In the 1493 letter, Columbus describes the many islands he has discovered and the indigenous peoples living on them, whom Columbus writes he hopes to convert.

“To the first island I discovered I gave the name of San Salvador, in commemoration of His Divine Majesty, who has wonderfully granted all this,” Columbus writes. All of Christendom should rejoice, Columbus writes to the former Jew, “with fervent prayers for the high distinction that will accrue to them from turning so many peoples to our holy faith.”

Dr. Aliza Moreno-Goldschmidt, Judaica librarian, National Library of Israel. (courtesy)

This missionary language is in keeping with the chartered purpose of Columbus’s voyage, said Dr. Aliza Moreno-Goldschmidt, head of the Judaica reading room collection at the National Library of Israel, who specializes in conversos culture in the New World.

The fact that Columbus wrote of promoting Christianity “doesn’t prove anything whether he was a Jew or not,” she said.

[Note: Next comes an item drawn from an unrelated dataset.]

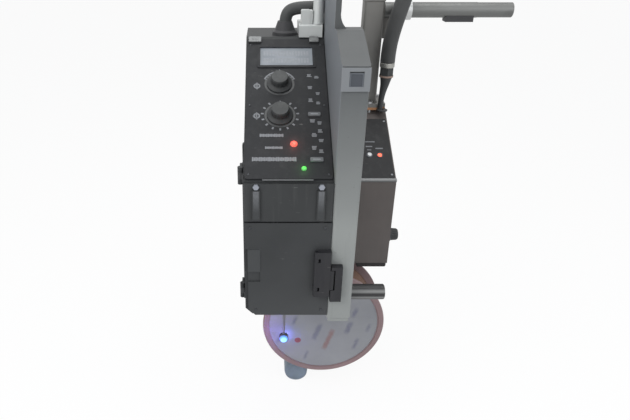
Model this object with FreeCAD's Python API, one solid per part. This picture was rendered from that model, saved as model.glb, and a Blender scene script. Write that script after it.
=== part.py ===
import FreeCAD, Part
import math
import os
from FreeCAD import Vector

os.makedirs("parts", exist_ok=True)

# Boom-hung welding wire feeder. The layout is drawn from a datum on the main unit: X is 0 at its middle,
# Y is 0 at its front and Z is 0 where its sloping panel starts. keep() moves every solid to the origin,
# the centre of the boom tube's free end. Millimetres, +Z up, +Y to the back.

# Fits
seatGap = 0.3            # clearance between pieces that move past each other
shaftGap = 0.06          # radial running clearance of shafts and pins
boltRadius = 4.0
boltHole = 4.3
boltAcross = 13.0        # across the flats of the frame's hexagon heads
boltHead = 5.0

# Main unit
mainWide = 165.0
mainDeep = 430.0
mainDrop = 298.0         # front height under the panel's lower edge
slopeRun = 301.0
slopeRise = 198.0
sheet = 2.5              # folded sheet of both housings
coverThick = 5.0         # front covers and panels
mainCorner = 14.0        # chamfer of the lower outer edge
coverSeam = -83.0        # joint between the two front covers
coverStep = -142.0       # where the lower cover narrows
bossInset = 23.0         # front bolts, from the unit's sides
bossWide = 15.0
frontShank = 3.2

# Main unit's door
doorFront = 36.0
doorBack = 414.0
doorHigh = 10.0
doorFoot = 17.0          # door's lower edge above the unit's bottom
doorLap = 12.0           # door's overlap over the opening
doorThick = 2.5
doorRibs = (41.0, 81.0, 121.0)
pullOut = 14.0
pullY = 385.0
pullLow = -150.0
pullLong = 80.0
hingeOut = 6.0
hingeY = 29.0
hingeRadius = 5.0
hingePinRadius = 2.5
hingeLong = 34.0
hingeZ = (-272.0, -18.0)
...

“One of the main stated goals of the Spanish colonization was to convert the new continent into Christianity, much before the inquisition was instituted, especially through the natives of the territories,” said Moreno-Goldschmidt.

Columbus would have been well aware of this goal — and the atmosphere in Spain for those who did not comply.

“There is no doubt that there were at the time many conversos, some of them Crypto Jews. Before 1492, there were several waves of Jews converting to Christianity; it was a very vivid reality in Spain at the time,” said Moreno-Goldschmidt. Even after converting to Christianity, those with Jewish roots were discriminated against and their ancestors were “very busy” proving the purity of their blood.

At the same time, said Moreno-Goldschmidt, “The truth is that in the scholarly world, it’s not very accepted [to say] he was a Jew. I tend to believe he was not.”

Likewise, laughed, Ben-Shalom, “I’m not going to be able to solve the mystery — there’s no birth certificate stating that he is Jewish.”